» Aim of the exercise
Return the first line, the line containing "from FreeCAD import", and every line between them, exactly as they stand.

## start Information provided

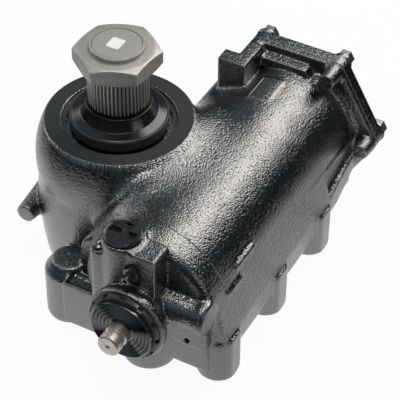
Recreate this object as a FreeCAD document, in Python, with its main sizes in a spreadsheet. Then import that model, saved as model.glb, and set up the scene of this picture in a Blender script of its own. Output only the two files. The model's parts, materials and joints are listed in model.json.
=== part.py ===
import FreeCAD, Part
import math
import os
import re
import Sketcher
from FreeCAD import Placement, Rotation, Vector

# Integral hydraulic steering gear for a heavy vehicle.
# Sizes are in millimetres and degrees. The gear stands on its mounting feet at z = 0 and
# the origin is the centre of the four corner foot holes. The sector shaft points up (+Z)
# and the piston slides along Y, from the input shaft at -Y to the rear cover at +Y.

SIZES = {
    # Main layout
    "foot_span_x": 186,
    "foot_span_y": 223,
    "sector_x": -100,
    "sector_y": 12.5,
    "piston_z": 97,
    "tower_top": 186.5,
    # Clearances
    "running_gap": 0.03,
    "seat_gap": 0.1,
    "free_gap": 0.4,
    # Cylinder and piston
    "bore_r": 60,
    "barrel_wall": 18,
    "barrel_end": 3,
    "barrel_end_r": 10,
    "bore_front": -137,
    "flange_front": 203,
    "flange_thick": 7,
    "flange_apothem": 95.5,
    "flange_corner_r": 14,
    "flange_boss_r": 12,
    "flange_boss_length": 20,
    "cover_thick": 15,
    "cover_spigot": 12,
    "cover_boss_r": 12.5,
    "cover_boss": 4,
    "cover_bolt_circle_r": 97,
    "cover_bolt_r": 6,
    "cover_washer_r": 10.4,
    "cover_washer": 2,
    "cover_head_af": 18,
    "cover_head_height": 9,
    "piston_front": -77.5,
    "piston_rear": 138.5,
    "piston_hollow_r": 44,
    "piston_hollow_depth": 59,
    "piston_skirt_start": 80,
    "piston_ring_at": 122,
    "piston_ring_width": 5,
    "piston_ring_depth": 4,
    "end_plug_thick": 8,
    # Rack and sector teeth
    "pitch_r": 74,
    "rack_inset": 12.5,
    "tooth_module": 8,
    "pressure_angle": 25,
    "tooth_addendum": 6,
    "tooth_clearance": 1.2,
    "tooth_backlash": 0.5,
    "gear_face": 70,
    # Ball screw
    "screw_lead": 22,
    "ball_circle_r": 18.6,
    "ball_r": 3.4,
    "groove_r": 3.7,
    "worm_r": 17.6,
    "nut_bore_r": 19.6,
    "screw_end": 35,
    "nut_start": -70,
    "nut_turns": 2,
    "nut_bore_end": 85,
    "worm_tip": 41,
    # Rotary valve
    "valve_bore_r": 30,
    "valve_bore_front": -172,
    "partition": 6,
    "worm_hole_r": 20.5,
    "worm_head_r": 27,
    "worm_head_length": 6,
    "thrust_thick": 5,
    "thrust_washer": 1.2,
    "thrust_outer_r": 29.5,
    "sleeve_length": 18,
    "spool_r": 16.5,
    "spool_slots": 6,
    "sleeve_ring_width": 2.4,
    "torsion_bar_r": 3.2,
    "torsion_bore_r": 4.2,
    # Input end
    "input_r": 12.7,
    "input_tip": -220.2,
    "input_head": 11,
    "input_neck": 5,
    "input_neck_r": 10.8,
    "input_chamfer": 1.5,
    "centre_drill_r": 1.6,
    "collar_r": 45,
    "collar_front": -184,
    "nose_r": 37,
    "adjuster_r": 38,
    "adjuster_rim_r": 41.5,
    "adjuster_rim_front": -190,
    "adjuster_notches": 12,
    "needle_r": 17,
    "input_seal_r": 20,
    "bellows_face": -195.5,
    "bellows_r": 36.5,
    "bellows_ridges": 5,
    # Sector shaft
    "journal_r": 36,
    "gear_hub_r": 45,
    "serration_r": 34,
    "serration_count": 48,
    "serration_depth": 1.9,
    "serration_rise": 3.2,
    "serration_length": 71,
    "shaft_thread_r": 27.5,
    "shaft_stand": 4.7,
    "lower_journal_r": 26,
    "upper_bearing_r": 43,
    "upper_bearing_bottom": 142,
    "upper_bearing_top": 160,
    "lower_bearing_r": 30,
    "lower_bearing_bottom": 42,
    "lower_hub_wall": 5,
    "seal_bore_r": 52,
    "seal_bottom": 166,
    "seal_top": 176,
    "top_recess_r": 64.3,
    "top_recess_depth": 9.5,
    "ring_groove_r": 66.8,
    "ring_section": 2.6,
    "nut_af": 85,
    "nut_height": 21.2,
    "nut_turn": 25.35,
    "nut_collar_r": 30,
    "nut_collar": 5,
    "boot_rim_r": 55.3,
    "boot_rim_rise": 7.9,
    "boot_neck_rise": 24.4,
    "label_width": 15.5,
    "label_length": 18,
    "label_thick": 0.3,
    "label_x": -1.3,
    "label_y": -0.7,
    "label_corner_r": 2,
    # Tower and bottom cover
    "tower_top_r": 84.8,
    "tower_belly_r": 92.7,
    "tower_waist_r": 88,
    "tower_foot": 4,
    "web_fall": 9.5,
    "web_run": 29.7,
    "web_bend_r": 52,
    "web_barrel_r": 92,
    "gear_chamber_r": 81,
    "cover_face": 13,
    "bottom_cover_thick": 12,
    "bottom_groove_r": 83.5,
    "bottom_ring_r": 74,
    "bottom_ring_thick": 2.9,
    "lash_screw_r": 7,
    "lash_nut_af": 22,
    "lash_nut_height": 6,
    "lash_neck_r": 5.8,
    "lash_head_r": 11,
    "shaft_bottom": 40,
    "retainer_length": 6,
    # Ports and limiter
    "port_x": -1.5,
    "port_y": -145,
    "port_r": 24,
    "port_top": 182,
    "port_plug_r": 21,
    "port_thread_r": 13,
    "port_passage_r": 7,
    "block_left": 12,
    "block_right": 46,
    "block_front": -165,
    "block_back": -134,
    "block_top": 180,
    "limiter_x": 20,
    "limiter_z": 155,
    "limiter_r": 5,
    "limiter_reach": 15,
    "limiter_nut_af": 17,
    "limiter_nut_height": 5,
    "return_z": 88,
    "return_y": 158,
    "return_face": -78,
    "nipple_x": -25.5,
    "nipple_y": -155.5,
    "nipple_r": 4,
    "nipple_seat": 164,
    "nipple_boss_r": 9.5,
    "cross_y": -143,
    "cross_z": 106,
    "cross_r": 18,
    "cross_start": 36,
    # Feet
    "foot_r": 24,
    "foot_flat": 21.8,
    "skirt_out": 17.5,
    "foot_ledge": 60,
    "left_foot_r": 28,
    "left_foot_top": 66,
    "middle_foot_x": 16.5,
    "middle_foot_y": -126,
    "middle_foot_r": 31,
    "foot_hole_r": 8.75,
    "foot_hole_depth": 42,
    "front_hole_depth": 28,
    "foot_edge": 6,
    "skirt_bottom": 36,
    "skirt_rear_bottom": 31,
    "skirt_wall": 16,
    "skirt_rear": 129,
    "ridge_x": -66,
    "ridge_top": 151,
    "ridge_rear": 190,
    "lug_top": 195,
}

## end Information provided

» Task response
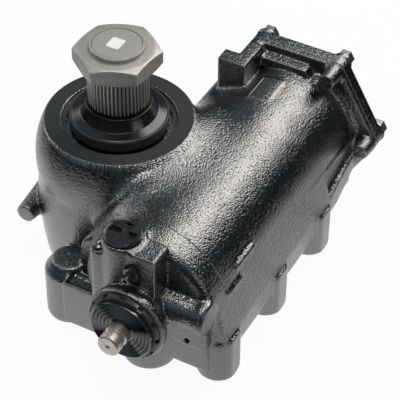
Recreate this object as a FreeCAD document, in Python, with its main sizes in a spreadsheet. Then import that model, saved as model.glb, and set up the scene of this picture in a Blender script of its own. Output only the two files. The model's parts, materials and joints are listed in model.json.
=== part.py ===
import FreeCAD, Part
import math
import os
import re
import Sketcher
from FreeCAD import Placement, Rotation, Vector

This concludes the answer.